#### Your objective:
Exactly the lines between the line containing "axis = tilt @ Vector((0, 0, 1))" and the line containing "cad_parts[node].hide_render = cad_parts[node].hide_viewport", together with those two lines, are to be output.
** begin Dataset content **
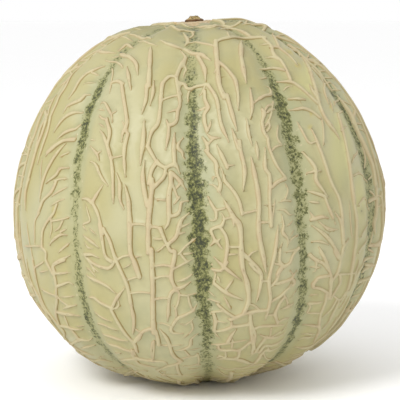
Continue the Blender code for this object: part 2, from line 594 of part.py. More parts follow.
def add_lanes(net, draw):
    """Long upright cords, end to end in lanes along each rib that the front's list leaves bare."""
    for rib in range(RIB_COUNT):
        for lane in range(LANE_COUNT):
            share = (lane + 0.5 + draw.uniform(-0.2, 0.2)) / LANE_COUNT
            lat = math.radians(LANE_HIGHEST - draw.uniform(0, 14))
            while lat > math.radians(LANE_LOWEST):
                length = draw.uniform(LANE_SHORTEST, LANE_LONGEST)
                drift = draw.uniform(-0.09, 0.09)
                size = draw.choice((THICK, PLAIN, PLAIN))
                corners = []
                for i in range(LANE_BENDS + 1):
                    here = lat - length / WIDEST_RADIUS * i / LANE_BENDS
                    across = share + drift * (i / LANE_BENDS - 0.5) + draw.uniform(-0.02, 0.02)
                    sutures = suture_longitudes(here)
                    start = sutures[rib]
                    end = sutures[rib + 1] if rib + 1 < RIB_COUNT else sutures[0] + 2 * math.pi
                    corners.append((float(start + (end - start) * across), here))
                middle = corners[LANE_BENDS // 2]
                if not read_by_eye(*middle) and net.near(Vector(direction(*middle)), ROOM) is None:
                    net.add(corners, size)
                lat -= (length + draw.uniform(-0.003, 0.004)) / WIDEST_RADIUS
                share = min(max(share + draw.uniform(-0.05, 0.05), 0.1), 0.9)


def add_stem_cords(net, draw):
    """Cords that spread from the stem's scar, but not on the front, whose list holds its own."""
    for i in range(STEM_CORDS):
        lon = 2 * math.pi * (i + draw.uniform(-0.3, 0.3)) / STEM_CORDS
        lat = math.pi / 2 - STEM_CORD_START * draw.uniform(1.0, 1.3) / WIDEST_RADIUS
        longest = STEM_CORD_LONGEST * draw.uniform(0.5, 1.0)
        corners, met = walk(net, draw, lon, lat, draw.uniform(-125, -55), longest, draw.uniform(-3, 3))
        if math.cos(lon) < 0.5 and len(corners) * WALK_STEP > SHORTEST:
            net.add(thinned(corners), PLAIN, (False, not met))


def add_branches(net, draw):
    """Short cords that leave both sides of each suture, hanging on the upper half."""
    for k in range(RIB_COUNT):
        for side in (-1, 1):
            lat = math.radians(72) - draw.uniform(0, 0.05)
            while lat > math.radians(-72):
                start = BAND_HALF * draw.uniform(1.05, 1.5) / WIDEST_RADIUS / math.cos(lat)
                lon = float(suture_longitudes(lat)[k]) + side * start
                hang = 55 * max(0.0, math.sin(lat)) + draw.uniform(-12, 18)
                heading = -hang if side > 0 else 180 + hang
                turn = -side * 2.5 * max(0.0, math.sin(lat) + 0.2)
                longest = BRANCH_LONGEST * draw.uniform(0.5, 1.0)
                corners, met = walk(net, draw, lon, lat, heading, longest, turn)
                if len(corners) * WALK_STEP > SHORTEST and net.has_room(corners):
                    net.add(thinned(corners), PLAIN, (False, not met))
                lat -= BRANCH_PITCH * draw.uniform(0.75, 1.3) / WIDEST_RADIUS


def add_rungs(net, draw):
    """Cross pieces from one cord to the next, closer together towards the bottom."""
    long_cords = [number for number, (curve, _, _) in enumerate(net.cords) if len(curve) > 16]
    for _ in range(RUNG_TRIES):
        number = draw.choice(long_cords)
        curve = net.cords[number][0]
        spot = curve[draw.randrange(2, len(curve) - 2)]
        lon, lat = (float(a) for a in angles(spot))
        side = draw.choice((0, 180))
        heading = side + draw.uniform(-28, 28)
        keep = draw.random() < (0.35 if lat > math.radians(8) else 1.0)
        corners, met = walk(net, draw, lon, lat, heading, RUNG_LONGEST, 0.0, 7.0, (number,))
        if keep and met and len(corners) * WALK_STEP > SHORTEST and net.has_room(corners, (number,)):
            net.add(thinned(corners), PLAIN, (False, False))


def grown_net():
    net = Net()
    draw = random.Random(SEED)
    add_front_cords(net)
    add_stem_cords(net, draw)
    add_lanes(net, draw)
    add_branches(net, draw)
    add_rungs(net, draw)
    return net


def cord_scale(index, count, tapers):
    """How much of its full width a cord has at one of its steps."""
    reach = min(TAPER / CORD_STEP, count / 2)
    scale = 1.0
    if tapers[0]:
        scale = min(scale, 0.3 + 0.7 * min(1.0, index / reach))
    if tapers[1]:
        scale = min(scale, 0.3 + 0.7 * min(1.0, (count - 1 - index) / reach))
    return scale


class Relief:
    """Height of the net above the rind at any direction."""

    def __init__(self, net):
        self.steps = []
        for curve, (half, height), tapers in net.cords:
            count = len(curve)
            for i, spot in enumerate(curve):
                along = (curve[min(i + 1, count - 1)] - curve[max(i - 1, 0)]).normalized()
                scale = cord_scale(i, count, tapers)
                self.steps.append((spot * WIDEST_RADIUS, along, half * scale, height * scale))
        self.tree = KDTree(len(self.steps))
        for i, step in enumerate(self.steps):
            self.tree.insert(step[0], i)
        self.tree.balance()

    def height(self, spot):
        here = spot * WIDEST_RADIUS
        best = 0.0
        for _, i, _ in self.tree.find_range(here, THICK[0] + CORD_STEP):
            place, along, half, height = self.steps[i]
            offset = here - place
            run = offset.dot(along)
            square = offset.length_squared
            if abs(run) < CORD_STEP:
                square -= run * run
            best = max(best, height * math.sqrt(max(0.0, 1.0 - square / (half * half))))
        return best


class Spots:
    """Chosen directions, which keep a clearance from each other, and the edges kept between them."""

    def __init__(self):
        self.chosen = []
        self.edges = []
        self.cells = {}

    def cell(self, spot):
        return tuple(math.floor(c * WIDEST_RADIUS / FILL_CLEARANCE) for c in spot)

    def clear(self, spot, clearance):
        home = self.cell(spot)
        for dx in (-1, 0, 1):
            for dy in (-1, 0, 1):
                for dz in (-1, 0, 1):
                    for other in self.cells.get((home[0] + dx, home[1] + dy, home[2] + dz), ()):
                        if (other - spot).length * WIDEST_RADIUS < clearance:
                            return False
        return True

    def add(self, spot, clearance=0.0):
        """The spot's number, or None where it has no room."""
        if clearance and not self.clear(spot, clearance):
            return None
        self.chosen.append(spot)
        self.cells.setdefault(self.cell(spot), []).append(spot)
        return len(self.chosen) - 1

    def add_line(self, line, clearance):
        """Spots along a line, joined by kept edges unless a gap is so wide that its edge would sink in."""
        last = None
        for spot in line:
            number = self.add(spot, clearance)
            if number is not None:
                if last is not None and (spot - self.chosen[last]).length * WIDEST_RADIUS < LONGEST_EDGE:
                    self.edges.append((last, number))
                last = number


def add_rims(spots):
    """The rings of the stem's seat and of the flat spot, and how far the flat spot reaches."""
    for radius, count in SEAT_RINGS:
        lat = math.pi / 2 - radius / WIDEST_RADIUS
        for i in range(count):
            spots.add(Vector(direction(2 * math.pi * i / count, lat)))
    bottom = Vector(direction(*flat_direction(0.0, 0.0)))
    spots.add(bottom)
    reach = 0.0
    for i in range(FLAT_SIDES):
        spot = Vector(direction(*flat_direction(FLAT_RADIUS, 2 * math.pi * i / FLAT_SIDES)))
        spots.add(spot)
        reach = max(reach, (spot - bottom).length)
    return bottom, reach


def suture_line(k, offset):
    """Spots along a suture, or beside it at an offset to its right."""
    steps = round(math.pi * WIDEST_RADIUS / SUTURE_PITCH)
    line = []
    for i in range(1, steps):
        lat = math.pi * (i / steps - 0.5)
        level = WIDEST_RADIUS * math.cos(lat)
        if level > 3 * abs(offset):
            line.append(Vector(direction(suture_longitudes(lat)[k] + offset / level, lat)))
    return line


def fruit_spots(net):
    """Directions of the fruit's vertices: rims first, then cords, their feet, sutures and fill."""
    spots = Spots()
    bottom, flat_reach = add_rims(spots)

    def usable(spot):
        off_flat = (spot - bottom).length > flat_reach + RIM_CLEARANCE / WIDEST_RADIUS
        off_seat = (spot - Vector((0, 0, 1))).length * WIDEST_RADIUS > SEAT_EDGE + RIM_CLEARANCE
        return off_flat and off_seat

    feet = []
    for curve, (half, _), tapers in net.cords:
        count = len(curve)
        parts = max(1, round((count - 1) * CORD_STEP / CORD_PITCH))
        places = [round(part * (count - 1) / parts) for part in range(parts + 1)]
        spots.add_line([curve[i] for i in places if usable(curve[i])], CREST_CLEARANCE)
        for i in places:
            along = curve[min(i + 1, count - 1)] - curve[max(i - 1, 0)]
            side = curve[i].cross(along).normalized()
            reach = FOOT_SHARE * half * cord_scale(i, count, tapers) / WIDEST_RADIUS
            feet += [(curve[i] + side * reach).normalized(), (curve[i] - side * reach).normalized()]
    relief = Relief(net)
    for spot in feet:
        if usable(spot) and relief.height(spot) < BARE:
            spots.add(spot, FOOT_CLEARANCE)
    for offset, clearance in SUTURE_ROWS:
        for k in range(RIB_COUNT):
            line = [spot for spot in suture_line(k, offset) if usable(spot)]
            spots.add_line(line, clearance)
    fill_count = round(4 * math.pi * (WIDEST_RADIUS / FILL_PITCH) ** 2 * 2)
    for i in range(fill_count):
        lat = math.asin(1 - 2 * (i + 0.5) / fill_count)
        spot = Vector(direction(i * math.pi * (3 - math.sqrt(5)), lat))
        if usable(spot):
            spots.add(spot, FILL_CLEARANCE)
    return spots, relief


def wrapped(spots):
    """Directions and triangles of a closed skin: a flat Delaunay net seen from the stem.

    The stem's own direction comes last, and the net's outermost ring closes on it.
    """
    flat = [Vector((s.x / (1 - s.z), s.y / (1 - s.z))) for s in spots.chosen]
    found, _, triangles, _, _, _ = delaunay_2d_cdt(flat, spots.edges, [], 0, 1e-9, False)
    found = [Vector((2 * p.x, 2 * p.y, p.length_squared - 1)) / (p.length_squared + 1) for p in found]
    triangles = [tuple(face) for face in triangles]
    edges = {(a, b) for face in triangles for a, b in zip(face, face[1:] + face[:1])}
    rim = [(a, b) for a, b in edges if (b, a) not in edges]
    return found + [Vector((0, 0, 1))], triangles + [(b, a, len(found)) for a, b in rim]


def finish_mesh(name, points, faces, material):
    mesh = bpy.data.meshes.new(name)
    mesh.from_pydata([tuple(p) for p in points], [], faces)
    shape = bmesh.new()
    shape.from_mesh(mesh)
    bmesh.ops.recalc_face_normals(shape, faces=shape.faces)
    if shape.calc_volume(signed=True) < 0:
        bmesh.ops.reverse_faces(shape, faces=shape.faces)
    shape.to_mesh(mesh)
    shape.free()
    mesh.materials.append(material)
    mesh.shade_smooth()
    made = bpy.data.objects.new(name, mesh)
    bpy.context.collection.objects.link(made)
    return made


def plain_material(name, colour, roughness):
    material = bpy.data.materials.new(name)
    material.use_nodes = True
    shader = material.node_tree.nodes["Principled BSDF"]
    shader.inputs["Base Color"].default_value = colour
    shader.inputs["Roughness"].default_value = roughness
    shader.inputs["Metallic"].default_value = 0.0
    return material


def make_fruit(net):
    spots, relief = fruit_spots(net)
    directions, faces = wrapped(spots)
    lon, lat = angles(np.array(directions))
    heights = np.array([relief.height(spot) for spot in directions])
    finish_mesh("melon", placed(lon, lat, heights), faces, plain_material("rind", RIND_COLOUR, 0.6))


def make_stub():
    """Low woody cone with lobes, standing in the seat with a gap under it."""
    points, faces = [], []
    for height, radius in STUB_LEVELS:
        for i in range(STUB_SIDES):
            turn = 2 * math.pi * i / STUB_SIDES
            reach = radius * (1 + STUB_LOBING * math.cos(STUB_LOBES * turn))
            points.append(Vector((reach * math.cos(turn), reach * math.sin(turn), height)))
    for level in range(len(STUB_LEVELS) - 1):
        for i in range(STUB_SIDES):
            low, high = level * STUB_SIDES, (level + 1) * STUB_SIDES
            after = (i + 1) % STUB_SIDES
            faces.append((low + i, low + after, high + after, high + i))
    points.append(Vector((0, 0, STUB_LEVELS[0][0])))
    points.append(Vector((0, 0, STUB_LEVELS[-1][0] - STUB_CUP)))
    top = (len(STUB_LEVELS) - 1) * STUB_SIDES
    for i in range(STUB_SIDES):
        after = (i + 1) % STUB_SIDES
        faces.append((after, i, len(points) - 2))
        faces.append((top + i, top + after, len(points) - 1))
    seat_rim = math.pi / 2 - STUB_LEVELS[0][1] / WIDEST_RADIUS
    turns = np.linspace(0, 2 * math.pi, STUB_SIDES, endpoint=False)
    rim = placed(turns, np.full(STUB_SIDES, seat_rim), np.zeros(STUB_SIDES))
    floor = Vector(placed(np.zeros(1), np.full(1, math.pi / 2), np.zeros(1))[0])
    tilt = Matrix.Rotation(LEAN, 3, "Y")
    axis = tilt @ Vector((0, 0, 1))
    rise = max(0.0, max((Vector(point) - floor).dot(axis) for point in rim))
    stand = floor + axis * (rise + STUB_GAP)
    points = [tilt @ point + stand for point in points]
    finish_mesh("stem_stub", points, faces, plain_material("stub", STUB_COLOUR, 0.85))


def main():
    for old in list(bpy.data.objects):
        bpy.data.objects.remove(old)
    make_fruit(grown_net())
    make_stub()


main()
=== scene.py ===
"""Looks of a netted cantaloupe: its ribbed rind with the raised cork net, and the dry stem stub."""

import math
import random

import bmesh
import bpy
import numpy as np
from mathutils import Matrix, Vector, noise
from mathutils.geometry import delaunay_2d_cdt
from mathutils.kdtree import KDTree


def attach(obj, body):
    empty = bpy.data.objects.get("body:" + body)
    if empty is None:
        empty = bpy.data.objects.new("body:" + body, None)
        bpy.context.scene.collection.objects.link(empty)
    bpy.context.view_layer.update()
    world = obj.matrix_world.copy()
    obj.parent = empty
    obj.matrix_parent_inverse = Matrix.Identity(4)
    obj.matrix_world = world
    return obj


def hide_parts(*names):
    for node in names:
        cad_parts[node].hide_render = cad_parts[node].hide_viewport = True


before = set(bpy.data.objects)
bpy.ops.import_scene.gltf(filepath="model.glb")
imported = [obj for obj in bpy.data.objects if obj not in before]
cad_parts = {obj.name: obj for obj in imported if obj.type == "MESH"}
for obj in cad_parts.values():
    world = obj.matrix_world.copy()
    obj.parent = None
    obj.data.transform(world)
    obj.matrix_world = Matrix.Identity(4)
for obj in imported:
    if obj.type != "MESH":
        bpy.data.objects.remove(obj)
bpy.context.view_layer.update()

# Body of the fruit, measured from the middle of its widest level
WIDEST_RADIUS = 0.0695
TOP_REACH = 0.0733
BOTTOM_REACH = 0.0655
TOP_FULLNESS = 1.95
BOTTOM_FULLNESS = 2.23
HOLLOW_DEPTH = 0.0044
HOLLOW_SPREAD = math.radians(12.5)
STEM_SHIFT, STEM_SHIFT_POWER = 0.0018, 6
LEAN = math.radians(-2.7)

# Flat spot that the fruit rests on
FLOOR_DEPTH = 0.0644
FLAT_RADIUS = 0.0115
FLAT_SIDES = 28
CENTRE = Vector((0.0001, -0.0002, FLOOR_DEPTH))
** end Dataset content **
#### Full answer:
    axis = tilt @ Vector((0, 0, 1))
    rise = max(0.0, max((Vector(point) - floor).dot(axis) for point in rim))
    stand = floor + axis * (rise + STUB_GAP)
    points = [tilt @ point + stand for point in points]
    finish_mesh("stem_stub", points, faces, plain_material("stub", STUB_COLOUR, 0.85))


def main():
    for old in list(bpy.data.objects):
        bpy.data.objects.remove(old)
    make_fruit(grown_net())
    make_stub()


main()
=== scene.py ===
"""Looks of a netted cantaloupe: its ribbed rind with the raised cork net, and the dry stem stub."""

import math
import random

import bmesh
import bpy
import numpy as np
from mathutils import Matrix, Vector, noise
from mathutils.geometry import delaunay_2d_cdt
from mathutils.kdtree import KDTree


def attach(obj, body):
    empty = bpy.data.objects.get("body:" + body)
    if empty is None:
        empty = bpy.data.objects.new("body:" + body, None)
        bpy.context.scene.collection.objects.link(empty)
    bpy.context.view_layer.update()
    world = obj.matrix_world.copy()
    obj.parent = empty
    obj.matrix_parent_inverse = Matrix.Identity(4)
    obj.matrix_world = world
    return obj


def hide_parts(*names):
    for node in names:
        cad_parts[node].hide_render = cad_parts[node].hide_viewport = True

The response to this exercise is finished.